#### Records for this exercise

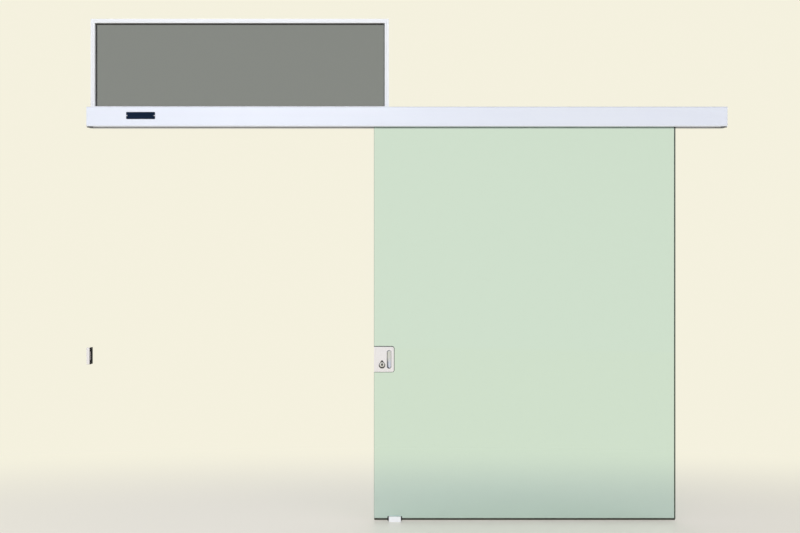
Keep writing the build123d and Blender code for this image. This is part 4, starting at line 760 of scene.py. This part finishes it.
teeth = bmesh.new()
bmesh.ops.create_circle(teeth, cap_ends=True, segments=8, radius=TOOTH_RADIUS,
                        matrix=facing_front(drive_x, belt_low.y + TOOTH_SHORT, axis_z + inside))
grown = bmesh.ops.extrude_face_region(teeth, geom=teeth.faces[:])
for vertex in only(bmesh.types.BMVert, grown["geom"]):
    vertex.co.y = belt_high.y - TOOTH_SHORT
first_tooth = whole(teeth)
for number in range(1, round((drive_x - idler_x) / TOOTH_PITCH) + 1):
    copied(teeth, first_tooth, Matrix.Translation((-TOOTH_PITCH * number, 0, 0)))
copied(teeth, whole(teeth), Matrix.Translation((0, 0, -2 * inside)))
home = Matrix.Translation((-drive_x, 0, -axis_z))
for hub_x, turn in ((drive_x, 1), (idler_x, -1)):
    for number in range(1, GROOVES // 2):
        spin = Matrix.Rotation(math.radians(turn * number * 360 / GROOVES), 4, "Y")
        copied(teeth, first_tooth, Matrix.Translation((hub_x, 0, axis_z)) @ spin @ home)
piece(teeth, "belt_teeth", rubber_skin, "header")

# %% [markdown]
# ## Ball bearings in the wheels
# Each wheel turns on a small sealed bearing, which shows as a bright ring round its stud. The ring is
# a flat profile spun once round the axle, with a groove for the seal.

# %% Press in the bearing shields
SHIELD_WIDTH = 0.0036
SHIELD_PROUD, SEAL_PROUD = 0.00012, 0.00004
SEAL_FROM, SEAL_TO = 0.35, 0.45
WHEEL_BORE, ROLLER_BORE = 0.0042, 0.0032


def shield(name, centre, face_y, outward, bore, body):
    """A thin ring on one face of a wheel, a tenth of a millimetre proud of it."""
    shape = bmesh.new()
    outer = bore + SHIELD_WIDTH
    steps = [(bore, 0.0), (bore, SHIELD_PROUD), (bore + SHIELD_WIDTH * SEAL_FROM, SHIELD_PROUD),
             (bore + SHIELD_WIDTH * SEAL_TO, SEAL_PROUD), (outer, SHIELD_PROUD), (outer, 0.0)]
    profile = [shape.verts.new((centre[0] + radius, face_y + outward * proud, centre[1]))
               for radius, proud in steps]
    sides = [shape.edges.new((profile[n], profile[(n + 1) % len(profile)])) for n in range(len(profile))]
    bmesh.ops.spin(shape, geom=profile + sides, cent=(centre[0], face_y, centre[1]), axis=(0, 1, 0),
                   angle=math.tau, steps=32, use_merge=True)
    piece(shape, name, chrome_skin, body)


wheels = [name for name in parts if name.startswith(("wheel_", "counter_roller_"))]
for name in wheels:
    low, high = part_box(name)
    bore = WHEEL_BORE if name.startswith("wheel_") else ROLLER_BORE
    shield(f"{name}_shield_front", middle_of(name), low.y, -1, bore, name)
    shield(f"{name}_shield_back", middle_of(name), high.y, 1, bore, name)

# %% [markdown]
# ## Plugs on the control unit
# Each socket of the control unit holds a green screw plug. A plug is a bevelled block with the heads
# of its two screws on the front, which are small discs.

# %% Fit the plugs
SOCKETS = 6
SOCKETS_START = 0.010
PLUG_LEFT, PLUG_RIGHT = 0.0006, 0.0104
PLUG_LOW, PLUG_HIGH = 2.4116, 2.4204
PLUG_PROUD, PLUG_DEEP = 0.0005, 0.006
PLUG_BEVEL = 0.0006
SCREW_RADIUS, SCREW_THICK = 0.0016, 0.0008
SCREW_LEFT, SCREW_SPACING = 0.0031, 0.0048
SCREW_PROUD = 0.0006

unit_low, unit_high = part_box("control_unit")
pitch = (unit_high.x - unit_low.x - 2 * SOCKETS_START) / SOCKETS
lefts = [unit_low.x + SOCKETS_START + number * pitch for number in range(SOCKETS)]
plugs = bmesh.new()
for left in lefts:
    made = block(plugs, (left + PLUG_LEFT, unit_low.y - PLUG_PROUD, PLUG_LOW),
                 (left + PLUG_RIGHT, unit_low.y + PLUG_DEEP, PLUG_HIGH))
    round_edges(plugs, edges_along(made, Z), PLUG_BEVEL, 2)
for left in lefts:
    for screw in (left + SCREW_LEFT, left + SCREW_LEFT + SCREW_SPACING):
        place = facing_front(screw, unit_low.y - SCREW_PROUD, (PLUG_LOW + PLUG_HIGH) / 2)
        bmesh.ops.create_cone(plugs, cap_ends=True, segments=16, radius1=SCREW_RADIUS, radius2=SCREW_RADIUS,
                              depth=SCREW_THICK, matrix=place)
plug_green = finish("terminal_green", (0.02, 0.16, 0.06), (0.03, 0.22, 0.09), (0.35, 0.48),
                    even(900), 0.00003)
piece(plugs, "control_plugs", plug_green, "header")
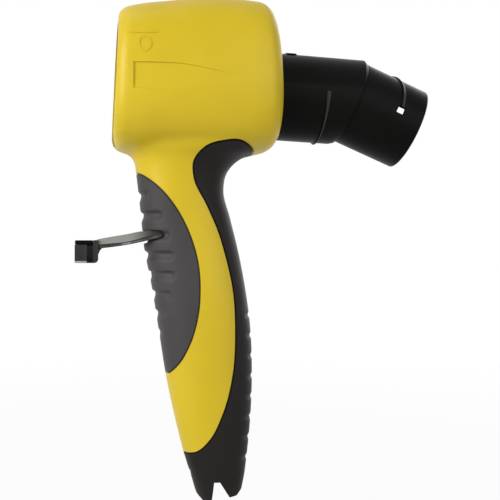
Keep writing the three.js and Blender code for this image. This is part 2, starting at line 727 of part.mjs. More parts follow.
function makeSpring() {
  const corners = spread(0, 2 * Math.PI, spring.sides).slice(0, spring.sides);
  const section = new THREE.Shape(
    corners.map((a) => new THREE.Vector2(spring.wire * Math.cos(a), spring.wire * Math.sin(a))),
  );
  const wire = new Helix();
  console.log(`return spring: least gap to itself ${leastGap(wire).toFixed(2)} mm`);
  const steps = spring.curlSteps * spring.turns;
  return solid(new THREE.ExtrudeGeometry(section, { steps, extrudePath: wire }));
}

// ---------- screws ----------
function makeScrew([x, z]) {
  const under = screwFloor + seat;
  const top = under + screw.headHeight;
  const shaft = crossBar(x, z, screw.shaft, -screw.reach + 1, under + 0.5);
  const head = crossBar(x, z, screw.head, under, top);
  const across = screw.slotWidth / 2;
  const driver = block(x - screw.slot, x + screw.slot, top - screw.slotDepth, top + 1, z - across, z + across)
    .add(block(x - across, x + across, top - screw.slotDepth, top + 1, z - screw.slot, z + screw.slot));
  return shaft.add(head).subtract(driver);
}

// ---------- assembly ----------
const part = new THREE.Group();

function place(name, manifold, material) {
  const mesh = new THREE.Mesh(toGeometry(manifold), material);
  mesh.name = name;
  part.add(mesh);
}

const yellow = plastic(colours.yellow, 0.4);
const skin = plastic(colours.skin, 0.75);
const rearSkin = plastic(colours.skinRear, 0.7);
const black = plastic(colours.black, 0.4);
const seal = plastic(colours.seal, 0.85);

place("left_housing", makeHousing(leftSide), yellow);
place("right_housing", makeHousing(rightSide), yellow);
place("left_front_skin", makeSkin(fingerForm, frontSkinOutline(0), leftSide), skin);
place("right_front_skin", makeSkin(fingerForm, frontSkinOutline(0), rightSide), skin);
place("left_rear_skin", makeSkin(palmForm, rearSkinOutline(0), leftSide), rearSkin);
place("right_rear_skin", makeSkin(palmForm, rearSkinOutline(0), rightSide), rearSkin);
place("front_socket", makeSocket(), black);
const socketSealRadius = socket.bore - sealRing.section - sealRing.lap;
place("socket_seal", sealAt(socket.depth - sealRing.section - seat, socketSealRadius), seal);
place("air_duct", makeDuct(), black);
place("swivel_seal", sealAt(ductEnd + sealRing.section + seat, elbow.bore + sealRing.seatOffset), seal);
place("swivel_bush", makeBush(), plastic(colours.bush, 0.6));
place("elbow", makeElbow(), black);
place("hose_socket", makeHoseSocket(), black);
place("catch_lever", makeLever(), plastic(colours.skin, 0.3));
place("catch_tip", makeTip(), plastic(colours.skin, 0.3));
place("lever_pin", crossBar(pivot.x, pivot.z, pivot.pin, -pinHalf, pinHalf, pinSides), metal());
place("return_spring", makeSpring(), metal());
screwPlaces.forEach((at, i) => place(`housing_screw_${i + 1}`, makeScrew(at), metal()));

export default part;
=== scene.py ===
# Hand-grip half of a hose-fed paint spray gun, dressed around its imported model.
# Lengths are written in millimetres and multiplied by mm. -X is the spray side, +Z is up.
import json
import math
import bpy
from mathutils import Matrix, Vector

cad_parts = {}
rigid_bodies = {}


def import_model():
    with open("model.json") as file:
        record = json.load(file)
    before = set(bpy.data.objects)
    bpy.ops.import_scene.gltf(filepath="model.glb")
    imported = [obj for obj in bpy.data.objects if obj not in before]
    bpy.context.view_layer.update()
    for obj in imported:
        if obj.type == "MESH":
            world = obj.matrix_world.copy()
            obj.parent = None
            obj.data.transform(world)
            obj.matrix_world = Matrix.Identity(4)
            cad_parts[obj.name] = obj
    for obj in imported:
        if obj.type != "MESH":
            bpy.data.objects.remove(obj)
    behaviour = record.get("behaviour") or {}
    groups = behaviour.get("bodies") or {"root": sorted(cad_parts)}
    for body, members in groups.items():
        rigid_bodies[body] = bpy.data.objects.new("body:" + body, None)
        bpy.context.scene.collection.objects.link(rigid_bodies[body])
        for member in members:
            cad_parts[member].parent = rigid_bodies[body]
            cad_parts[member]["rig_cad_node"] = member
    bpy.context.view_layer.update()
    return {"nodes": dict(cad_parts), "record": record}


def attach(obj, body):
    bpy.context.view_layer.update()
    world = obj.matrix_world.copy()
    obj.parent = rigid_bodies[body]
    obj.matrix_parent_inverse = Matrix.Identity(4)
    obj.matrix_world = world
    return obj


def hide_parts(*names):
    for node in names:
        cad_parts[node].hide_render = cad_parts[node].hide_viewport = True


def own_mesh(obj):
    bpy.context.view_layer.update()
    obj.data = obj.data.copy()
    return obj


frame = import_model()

mm = 0.001
print("frame loaded:", len(frame["nodes"]), "nodes")

airFront = Vector((-40.4, 0, 95)) * mm  # where the air axis leaves the front socket
airFall = math.radians(2.7)
seat = 0.3  # play between pieces that sit on each other
seamGap = 0.3
tongueGap, tongueRoot = 0.03, 0.2  # the tongue in the seam: its play, and its hold in the left half
skinDepth = 2.2  # soft skin, from the outer surface to the hard core
shellDepth = 4.6
beyond = 60  # past the part's widest place, for cutters
beyondRear = 200  # past the end of the hose socket


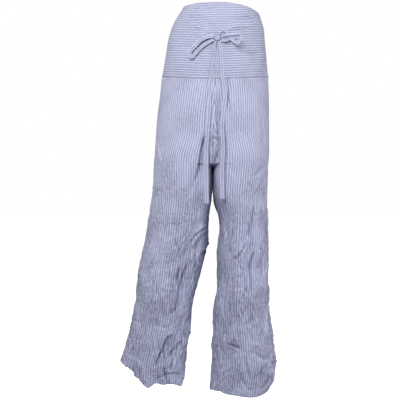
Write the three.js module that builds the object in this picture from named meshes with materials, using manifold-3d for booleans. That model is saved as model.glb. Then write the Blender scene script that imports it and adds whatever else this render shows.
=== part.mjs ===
// Wrap pants of crinkled striped cotton, filled out as when worn: a deep waistband, two wide
// straight legs, and a narrow tie that runs round inside the band and is knotted in a bow in front.
// Millimetres, +Z up. The front faces -Y, so the wearer's left leg is at +X and the right at -X.
// The origin is the middle of the waist, level with the tie. Waist and hems are open.
import * as THREE from "three";
import { mergeVertices } from "three/addons/utils/BufferGeometryUtils.js";
import Module from "manifold-3d";

const CLOTH = 1.4; // thickness of the crinkled cotton
const SEAM = 0.3; // space left between two pieces that are sewn together
const ROUND = 2.15; // power of the rounded sections, where 2 is an ellipse
const THIGH_POWER = 3.8; // the inside of a thigh is flatter where the thighs meet
const CALF_POWER = 2.3;

const DIVIDE = -240; // height where the hips start to divide into two legs
const FORK = -335; // height where the centre seams turn under, between the legs
const CROTCH = -374; // lowest point of the seam between the legs
const CROTCH_ROW = -400; // height at the outseam of the row of points that meets it
const FORK_SHARE = { front: 0.74, back: 0.84 }; // how far from the inseam, in half depths
const THIGHS_PART = -395; // the thighs lie against each other down to here
const THIGHS_APART = -500;

const SEAM_LEVEL = -98; // nominal height of the seam under the band
const SEAM_DIP = { front: -14, back: -4 }; // how much lower it runs in the middle
const SEAM_FADE = -190; // the dip has faded out of the rows at this height
const HEM_START = -740; // the hem's slope fades into the rows from this height

const BAND_COLUMNS = 28;
const BAND_ROWS = 7;
const LEG_COLUMNS = 16;
const OUTER_COLUMNS = 10 / 16; // share of the columns that stay clear of the crotch seam
const HIP_ROWS = 7;
const FORK_ROWS = 4;
const LEG_ROWS = 15;
const ROWS_BEND = 0.4; // share of the columns that keep the outseam's rows before they bend
const SEAM_PULL = 0.7; // share of the way to the centre seam where the cloth is first drawn to it

// Band and hips from the top down: where the outseams and the middle lie, and the reach in depth.
const HIPS = [
  { z: 100, right: -86, left: 118, front: -82, back: 84, mid: 2 },
  { z: 66, right: -108, left: 120, front: -90, back: 91, mid: 3 },
  { z: 33, right: -124, left: 129, front: -97, back: 97, mid: 2 },
  { z: 0, right: -132, left: 132, front: -101, back: 103, mid: 0 },
  { z: -40, right: -139, left: 135.5, front: -105, back: 112, mid: -2 },
  { z: -98, right: -149, left: 140.5, front: -108, back: 120, mid: -4 },
  { z: -148, right: -154.5, left: 143, front: -111, back: 124, mid: -6.5 },
  { z: -213, right: -162.5, left: 143.5, front: -113, back: 124, mid: -9 },
  { z: -295, right: -168, left: 143, front: -111, back: 119, mid: -11.2 },
  { z: -344, right: -171, left: 140.5, front: -107, back: 114, mid: -11.7 },
  { z: -380, right: -173, left: 139, front: -104, back: 111, mid: -11.7 },
];

// Each leg from the fork down: outseam, inseam, and the reach in depth.
const RIGHT_LEG = [
  { z: -344, outer: -171, inner: -11.9, front: -107, back: 114 },
  { z: -374, outer: -172.5, inner: -12, front: -104, back: 111 },
  { z: -426, outer: -176.5, inner: -14, front: -100, back: 107 },
  { z: -475, outer: -184.5, inner: -20.5, front: -96, back: 103 },
  { z: -541, outer: -195.5, inner: -24, front: -92, back: 99 },
  { z: -573, outer: -203.5, inner: -29, front: -91, back: 97 },
  { z: -639, outer: -214.5, inner: -45.5, front: -89, back: 93 },
  { z: -704, outer: -220, inner: -64, front: -87, back: 90 },
  { z: -770, outer: -233.5, inner: -70, front: -83, back: 86 },
  { z: -835, outer: -250, inner: -80.5, front: -79, back: 82 },
  { z: -876, outer: -262, inner: -85, front: -76, back: 79 },
  { z: -935, outer: -264, inner: -88, front: -74, back: 77 },
];
const LEFT_LEG = [
  { z: -344, outer: 140.5, inner: -11.5, front: -107, back: 114 },
  { z: -374, outer: 139.5, inner: -11.4, front: -104, back: 111 },
  { z: -426, outer: 137.5, inner: -8.5, front: -101, back: 108 },
  { z: -475, outer: 138.5, inner: 5, front: -99, back: 106 },
  { z: -508, outer: 140.5, inner: 8.5, front: -98, back: 105 },
  { z: -573, outer: 140.5, inner: 1.5, front: -96, back: 102 },
  { z: -672, outer: 140.5, inner: 1, front: -94, back: 98 },
  { z: -737, outer: 143.5, inner: -9, front: -90, back: 94 },
  { z: -803, outer: 153.5, inner: -10, front: -85, back: 89 },
  { z: -868, outer: 162, inner: -12.5, front: -81, back: 85 },
  { z: -906, outer: 158, inner: -16, front: -79, back: 83 },
  { z: -957, outer: 152, inner: -17, front: -78, back: 81 },
];

// Height of the band's top edge, by the angle round the waist: 0 at the wearer's left, 90 in front.
const TOP_EDGE = [
  { angle: 0, z: 52 },
  { angle: 10, z: 64 },
  { angle: 20, z: 73 },
  { angle: 35, z: 80 },
  { angle: 50, z: 87 },
  { angle: 65, z: 92 },
  { angle: 90, z: 96 },
  { angle: 115, z: 95 },
  { angle: 150, z: 92 },
  { angle: 180, z: 95 },
  { angle: 225, z: 88 },
  { angle: 270, z: 82 },
  { angle: 315, z: 66 },
  { angle: 360, z: 52 },
];

// Height of each hem, by the share of the way from the outseam (0) to the inseam (1).
const HEMS = {
  right: {
    level: -920,
    front: [
      { share: 0, z: -876 },
      { share: 0.12, z: -893 },
      { share: 0.2, z: -910 },
      { share: 0.32, z: -931 },
      { share: 0.43, z: -919 },
      { share: 0.56, z: -919 },
      { share: 0.72, z: -928 },
      { share: 0.86, z: -921 },
      { share: 1, z: -918 },
    ],
    back: [
      { share: 0, z: -876 },
      { share: 0.2, z: -888 },
      { share: 0.5, z: -905 },
      { share: 0.8, z: -914 },
      { share: 1, z: -918 },
    ],
  },
  left: {
    level: -940,
    front: [
      { share: 0, z: -906 },
      { share: 0.1, z: -917 },
      { share: 0.22, z: -936 },
      { share: 0.41, z: -957 },
      { share: 0.58, z: -951 },
      { share: 0.74, z: -941 },
      { share: 1, z: -938 },
    ],
    back: [
      { share: 0, z: -906 },
      { share: 0.25, z: -918 },
      { share: 0.6, z: -930 },
      { share: 1, z: -938 },
    ],
  },
};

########

Short task: Retype the records above, but only those lines that fall between the line containing "elbow.bore + sealRing.seatOffset), seal);" and the line containing "for body, members", with both of those lines included, exactly as written.

Exercise result:
place("swivel_seal", sealAt(ductEnd + sealRing.section + seat, elbow.bore + sealRing.seatOffset), seal);
place("swivel_bush", makeBush(), plastic(colours.bush, 0.6));
place("elbow", makeElbow(), black);
place("hose_socket", makeHoseSocket(), black);
place("catch_lever", makeLever(), plastic(colours.skin, 0.3));
place("catch_tip", makeTip(), plastic(colours.skin, 0.3));
place("lever_pin", crossBar(pivot.x, pivot.z, pivot.pin, -pinHalf, pinHalf, pinSides), metal());
place("return_spring", makeSpring(), metal());
screwPlaces.forEach((at, i) => place(`housing_screw_${i + 1}`, makeScrew(at), metal()));

export default part;
=== scene.py ===
# Hand-grip half of a hose-fed paint spray gun, dressed around its imported model.
# Lengths are written in millimetres and multiplied by mm. -X is the spray side, +Z is up.
import json
import math
import bpy
from mathutils import Matrix, Vector

cad_parts = {}
rigid_bodies = {}


def import_model():
    with open("model.json") as file:
        record = json.load(file)
    before = set(bpy.data.objects)
    bpy.ops.import_scene.gltf(filepath="model.glb")
    imported = [obj for obj in bpy.data.objects if obj not in before]
    bpy.context.view_layer.update()
    for obj in imported:
        if obj.type == "MESH":
            world = obj.matrix_world.copy()
            obj.parent = None
            obj.data.transform(world)
            obj.matrix_world = Matrix.Identity(4)
            cad_parts[obj.name] = obj
    for obj in imported:
        if obj.type != "MESH":
            bpy.data.objects.remove(obj)
    behaviour = record.get("behaviour") or {}
    groups = behaviour.get("bodies") or {"root": sorted(cad_parts)}
    for body, members in groups.items():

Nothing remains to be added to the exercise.